Before birth, babies receive all their nourishment through the umbilical cord, a tube that runs from the placenta, on the inner wall of the uterus, to the baby’s navel. This is how the baby gets all her food, liquids, and oxygen, and it remains quite literally her lifeline until she enters the world. Cutting the umbilical cord is one of the first things that happens after birth, and clamping it shut—which, along with the cutting, is painless as there are no nerves in the cord—happens soon thereafter, leaving the baby with a
shriveled, someone funny-looking stump.
How long does the stump stay?
At birth, the umbilical cord is firmly fixed in the baby’s navel (it has to be so that no nourishment is lost inside the womb) and cannot be removed without risking pain or excessive bleeding for the baby, so the standard procedure is to let it dry up and fall off on its own. This typically happens within two weeks, but it can take up to three or even a little longer.

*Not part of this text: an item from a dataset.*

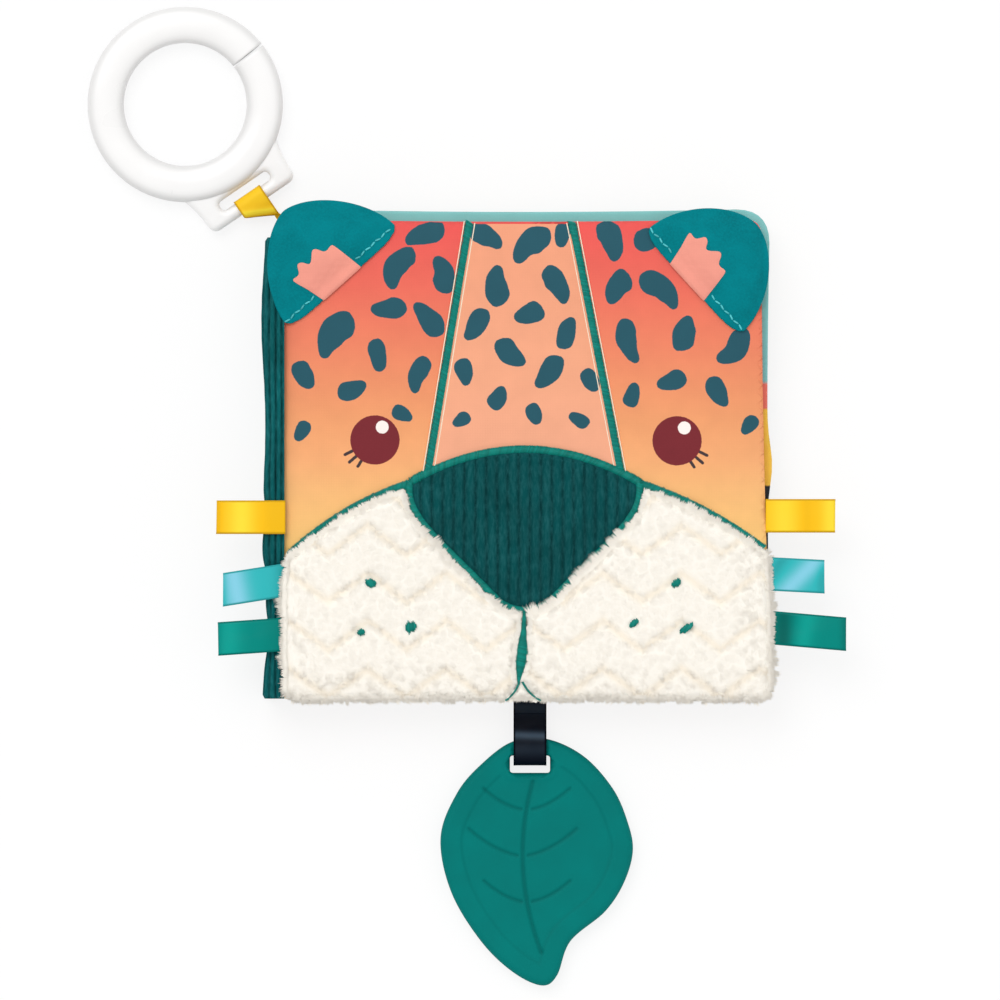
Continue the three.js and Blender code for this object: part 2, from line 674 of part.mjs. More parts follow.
place(
  "teether_strap",
  alongX(
    [
      at(strapEnd, thinLow),
      at(strapEnd + BEND, thinLow),
      at(strapEnd + BEND, strapLow),
      at(strapStart, strapLow),
      at(strapStart, thinLow),
      at(seamY - GAP, thinLow),
      at(seamY - GAP, thinHigh),
      at(strapStart, thinHigh),
      at(strapStart, strapHigh),
      at(strapEnd + BEND, strapHigh),
      at(strapEnd + BEND, thinHigh),
      at(strapEnd, thinHigh),
    ],
    TEETHER_X,
    TEETHER_RIBBON,
  ),
  navySatin,
);

// The leaf's outline from its tip round the right side, over the slotted top and down the left side,
// in shares of its width, from the ribbon's middle, and of its length, from the top
const leafCurve = new THREE.SplineCurve(
  [
    [0.06, 1],
    [0.14, 0.96],
    [0.21, 0.82],
    [0.39, 0.7],
    [0.49, 0.58],
    [0.535, 0.45],
    [0.505, 0.33],
    [0.43, 0.2],
    [0.28, 0.07],
    [0.09, 0],
    [-0.09, 0.01],
    [-0.25, 0.1],
    [-0.38, 0.22],
    [-0.465, 0.4],
    [-0.41, 0.62],
    [-0.255, 0.82],
    [-0.09, 0.945],
    [0.06, 1],
  ].map(([x, y]) => at(x, -y)),
).getPoints(48);
const leafBox = new THREE.Box2().setFromPoints(leafCurve);
const leafSize = leafBox.getSize(at(0, 0));
const leafPoints = leafCurve
  .slice(0, -1)
  .map((p) =>
    at(
      TEETHER_X + (p.x * LEAF_WIDTH) / leafSize.x,
      leafTop - ((leafBox.max.y - p.y) * LEAF_LENGTH) / leafSize.y,
    ),
  );
const slotTop = leafTop - BRIDGE_WIDTH;
const slotMiddle = slotTop - SLOT_WIDTH / 2;
const slot = roundedBox(TEETHER_X, slotMiddle, SLOT_LENGTH, SLOT_WIDTH, SLOT_ROUND);
const channelHalf = TEETHER_RIBBON / 2 + 2 * GAP;
const channelDepth = (LEAF_THICK - BRIDGE_THICK) / 2;
const channel = (low, high) =>
  prism(
    [
      at(TEETHER_X - channelHalf, slotMiddle),
      at(TEETHER_X + channelHalf, slotMiddle),
      at(TEETHER_X + channelHalf, leafTop + LEAF_THICK),
      at(TEETHER_X - channelHalf, leafTop + LEAF_THICK),
    ],
    low,
    high,
  );

// A groove pressed into the leaf's upper face along a curve, with four flat sides
function groove(points, size) {
  const curve = new THREE.CatmullRomCurve3(points.map(([x, y]) => new THREE.Vector3(x, y, LEAF_THICK)));
  const section = [at(size, 0), at(0, size), at(-size, 0), at(0, -size)].map((p) => p.multiplyScalar(0.5));
  const steps = 3 * (points.length - 1);
  return solidOf(
    new THREE.ExtrudeGeometry(new THREE.Shape(section), { steps, extrudePath: curve, bevelEnabled: false }),
  );
}
const midribTop = slotMiddle - SLOT_WIDTH;
const onMidrib = (t) => [
  THREE.MathUtils.lerp(TEETHER_X + 1, TEETHER_X + LEAF_TIP_X, t) + MIDRIB_BOW * 4 * t * (1 - t),
  THREE.MathUtils.lerp(midribTop, leafTop - LEAF_LENGTH + MIDRIB_END, t),
];
let leafSolid = prism(leafPoints, 0, LEAF_THICK, LEAF_ROUND)
  .subtract(prism(slot, -1, LEAF_THICK + 1))
  .subtract(channel(-1, channelDepth))
  .subtract(channel(LEAF_THICK - channelDepth, LEAF_THICK + 1))
  .subtract(groove([0, 0.25, 0.5, 0.75, 1].map(onMidrib), MIDRIB_WIDTH));
for (let i = 0; i < SIDE_VEINS; i++) {
  const [x, y] = onMidrib((i + 0.6) / (SIDE_VEINS + 0.7));
  const reach = SIDE_VEIN * Math.sin((Math.PI * (i + 1.3)) / (SIDE_VEINS + 1.6));
  for (const side of [-1, 1]) {
    const from = x + side * (VEIN + 0.8);
    leafSolid = leafSolid.subtract(
      groove(
        [
          [from, y],
          [from + (side * reach) / 2, y + reach * SIDE_VEIN_RISE[0]],
          [from + side * reach, y + reach * SIDE_VEIN_RISE[1]],
        ],
        VEIN,
      ),
    );
  }
}
place("leaf_teether", leafSolid, silicone);

// The ribbon's loop round the leaf's bridge, seen from the side
const loopOuter = [
  at(loopEnd - BEND, thinLow),
  at(loopEnd, thinLow),
  at(loopEnd, thinHigh),
  at(loopEnd - BEND, thinHigh),
  at(loopEnd - BEND, strapHigh),
  at(bridgeMiddle + innerHalfY, leafZ + innerHalfZ + RIBBON),
  at(bridgeMiddle - innerHalfY, leafZ + innerHalfZ + RIBBON),
  at(bridgeMiddle - innerHalfY - RIBBON, leafZ + innerHalfZ),
  at(bridgeMiddle - innerHalfY - RIBBON, leafZ - innerHalfZ),
  at(bridgeMiddle - innerHalfY, leafZ - innerHalfZ - RIBBON),
  at(bridgeMiddle + innerHalfY, leafZ - innerHalfZ - RIBBON),
  at(loopEnd - BEND, strapLow),
];
const loopInner = [
  at(bridgeMiddle + innerHalfY, leafZ - innerHalfZ),
  at(bridgeMiddle + innerHalfY + TEETHER_NECK * 0.6, leafZ),
  at(bridgeMiddle + innerHalfY, leafZ + innerHalfZ),
  at(bridgeMiddle - innerHalfY, leafZ + innerHalfZ),
  at(bridgeMiddle - innerHalfY, leafZ - innerHalfZ),
];
place(
  "teether_loop",
  alongX(loopOuter, TEETHER_X, TEETHER_RIBBON).subtract(
    alongX(loopInner, TEETHER_X, TEETHER_RIBBON + 2),
  ),
  navySatin,
);

// The ring's strap bends just outside the back cover's corner, and the ring lies beyond it
const baseReach = RING_R + RING_WEB + RING_SLOT_WIDTH + 2 * BAR_R;
const origin = at(0, 0);
const baseWay = at(1, 0).rotateAround(origin, THREE.MathUtils.degToRad(BASE_AT));
const corner = backOutline.reduce((far, p) => (p.dot(baseWay) < far.dot(baseWay) ? p : far));
const ringSeam = corner
  .clone()
  .addScaledVector(baseWay, -2 * GAP)
  .addScaledVector(at(-baseWay.y, baseWay.x), RING_SEAM_SIDE);
const ringCentre = ringSeam.clone().addScaledVector(baseWay, BAR_R - baseReach - RING_STRAP);

// Ring: a round hoop with a rounded section, split on one side, and a slotted base with a round bar
const ringPlace = (solid, lift) =>
  solid.rotate([0, 0, BASE_AT + 90]).translate([ringCentre.x, ringCentre.y, lift]);
const ringSection = Array.from({ length: 12 }, (_, i) => {
  const a = (2 * Math.PI * i) / 12;
  const round = (v) => Math.sign(v) * Math.abs(v) ** 0.7;
  return at(
    RING_R - RING_WIDTH / 2 + (RING_WIDTH / 2) * round(Math.cos(a)),
    (RING_THICK / 2) * round(Math.sin(a)),
  );
});
const hoop = solidOf(new THREE.LatheGeometry([...ringSection, ringSection[0]], 56).rotateX(Math.PI / 2));
const barY = -baseReach + BAR_R;
const flare = BASE_HALF + BASE_FLARE;
const baseTop = -Math.sqrt(RING_R ** 2 - flare ** 2) + RING_WIDTH / 4;
const basePlate = prism(
  [
    at(flare, baseTop),
    at(-flare, baseTop),
    ...arc(-BASE_HALF + BAR_R, barY, BAR_R, 180, 270, 4),
    ...arc(BASE_HALF - BAR_R, barY, BAR_R, 270, 360, 4),
  ],
  -BASE_THICK / 2,
  BASE_THICK / 2,
  BASE_THICK / 5,
);
const middleR = RING_R - RING_WIDTH / 2;
const ringHole = solidOf(
  new THREE.CylinderGeometry(middleR, middleR, 2 * RING_THICK, 56).rotateX(Math.PI / 2),
);
const barSpace = prism(
  [
    at(-RING_SLOT_HALF, -baseReach - 1),
    at(RING_SLOT_HALF, -baseReach - 1),
    at(RING_SLOT_HALF, barY + BAR_R + RING_SLOT_WIDTH),
    at(-RING_SLOT_HALF, barY + BAR_R + RING_SLOT_WIDTH),
  ],
  -RING_THICK,
  RING_THICK,
);
const rod = (radius, length, sides) =>
  solidOf(new THREE.CylinderGeometry(radius, radius, length, sides).rotateZ(Math.PI / 2));
const bar = rod(BAR_R, 2 * (RING_SLOT_HALF + 1), 16).translate([0, barY, 0]);
const split = prism(
  [
    at(0, -RING_SPLIT / 2),
    at(RING_R + RING_WIDTH, -RING_SPLIT / 2),
    at(RING_R + RING_WIDTH, RING_SPLIT / 2),
    at(0, RING_SPLIT / 2),
  ],
  -RING_THICK,
  RING_THICK,
).rotate([0, 0, RING_SPLIT_AT - BASE_AT - 90]);
const ringLift = RING_THICK / 2;
const slottedBase = basePlate.subtract(ringHole).subtract(barSpace).add(bar);
place(
  "ring",
  ringPlace(hoop, ringLift).add(ringPlace(slottedBase, BASE_MIDDLE)).subtract(ringPlace(split, ringLift)),
  plastic,
);

// The ring's ribbon: a loop round the bar that narrows to a flat strap, ending at the back cover's corner
const loopR = BAR_R + GAP;
const ringStrapProfile = [
  ...arc(0, 0, loopR + RIBBON, -165, 165, 20),
  at(-loopR - RIBBON - LOOP, LOOP / 2),
  at(-RING_STRAP + LOOP / 2, LOOP / 2),
  at(-RING_STRAP + LOOP / 2, TAG_INSIDE / 2),
  at(-RING_STRAP - GAP, TAG_INSIDE / 2),
  at(-RING_STRAP - GAP, -TAG_INSIDE / 2),
  at(-RING_STRAP + LOOP / 2, -TAG_INSIDE / 2),
  at(-RING_STRAP + LOOP / 2, -LOOP / 2),
  at(-loopR - RIBBON - LOOP, -LOOP / 2),
];
const ringStrap = alongX(ringStrapProfile, 0, RING_RIBBON).subtract(rod(loopR, 2 * RING_RIBBON, 20));
place("ring_strap", ringPlace(ringStrap.translate([0, barY, 0]), BASE_MIDDLE), satin.yellow);

export default group;
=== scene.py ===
"""A soft cloth activity book for a baby, shaped as the face of a spotted cat, with a ring and a leaf teether.

Lengths are millimetres in the code and metres in Blender. +X runs from the spine to the free edge,
+Y to the top of the face and +Z up from the table.
"""

import json
import math

import bmesh
import bpy
import numpy as np
from bpy.props import FloatProperty, FloatVectorProperty, IntProperty, PointerProperty
from mathutils import Vector, noise
from mathutils.geometry import delaunay_2d_cdt
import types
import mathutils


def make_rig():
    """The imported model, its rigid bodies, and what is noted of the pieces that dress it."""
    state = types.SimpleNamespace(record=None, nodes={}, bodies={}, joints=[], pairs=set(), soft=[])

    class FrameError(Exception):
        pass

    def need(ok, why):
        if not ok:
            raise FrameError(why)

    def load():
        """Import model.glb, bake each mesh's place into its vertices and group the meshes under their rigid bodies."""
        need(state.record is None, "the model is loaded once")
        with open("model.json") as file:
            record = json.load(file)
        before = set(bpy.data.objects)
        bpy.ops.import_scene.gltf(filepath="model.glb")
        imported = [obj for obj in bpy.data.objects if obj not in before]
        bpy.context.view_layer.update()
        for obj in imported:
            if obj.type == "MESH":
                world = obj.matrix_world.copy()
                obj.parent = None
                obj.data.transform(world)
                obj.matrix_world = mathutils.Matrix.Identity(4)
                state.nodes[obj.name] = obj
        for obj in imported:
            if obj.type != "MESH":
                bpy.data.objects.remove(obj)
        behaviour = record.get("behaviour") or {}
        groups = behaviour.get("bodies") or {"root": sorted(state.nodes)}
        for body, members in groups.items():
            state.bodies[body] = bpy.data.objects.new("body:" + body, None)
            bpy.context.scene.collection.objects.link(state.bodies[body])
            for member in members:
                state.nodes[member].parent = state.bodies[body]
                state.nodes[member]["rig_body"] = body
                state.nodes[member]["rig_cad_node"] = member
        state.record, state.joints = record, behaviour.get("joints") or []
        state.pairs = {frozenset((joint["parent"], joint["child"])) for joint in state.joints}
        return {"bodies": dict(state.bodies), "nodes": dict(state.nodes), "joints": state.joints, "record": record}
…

When the umbilical cord falls out, it makes a wound that might bleed a little at first and may take a few days to fully heal. After that, the navel will continue to look red and scabby for quite some time, often for months, but it no longer bleeds or gives the baby any discomfort.
Caring for the stump
When the stump is still attached, the most important thing is to be gentle with it. There are newborn diapers that have a special cutout that goes around the stump, but these are not strictly necessary as you can always just fold down the front of the diaper. When it is warm enough, it is always a good idea to give the stump exposure to air, as this will speed the drying process and help it fall off faster. In any case, for the time being it is best to avoid onesies and other types of outfits that prevent the circulation of air to the baby’s belly.
Some pediatricians recommend taking measures to prevent infection around the stump, usually by swabbing the area with rubbing alcohol. There are different schools of thought when it comes to this practice, though, so talk to your pediatrician about what he or she thinks is best.
After some days, you may notice the stump beginning to fall off, and at some point it may even seem to be hanging by a small piece of flesh. Resist the temptation to try to pull it off. There is no need to rush the process, and pulling it off may cause pain or bleeding. Be patient, and let it happen naturally.
After the stump falls off
When the stump falls off, there may be a small amount of bleeding. There is not much you can do about this, but what you can and should do is clean the area regularly. Dab it with a cloth soaked in warm water and gently pat it dry. If everything is normal, the wound should soon stop bleeding and will heal after a few days. If the bleeding seems excessive or does not stop, contact your doctor as soon as possible.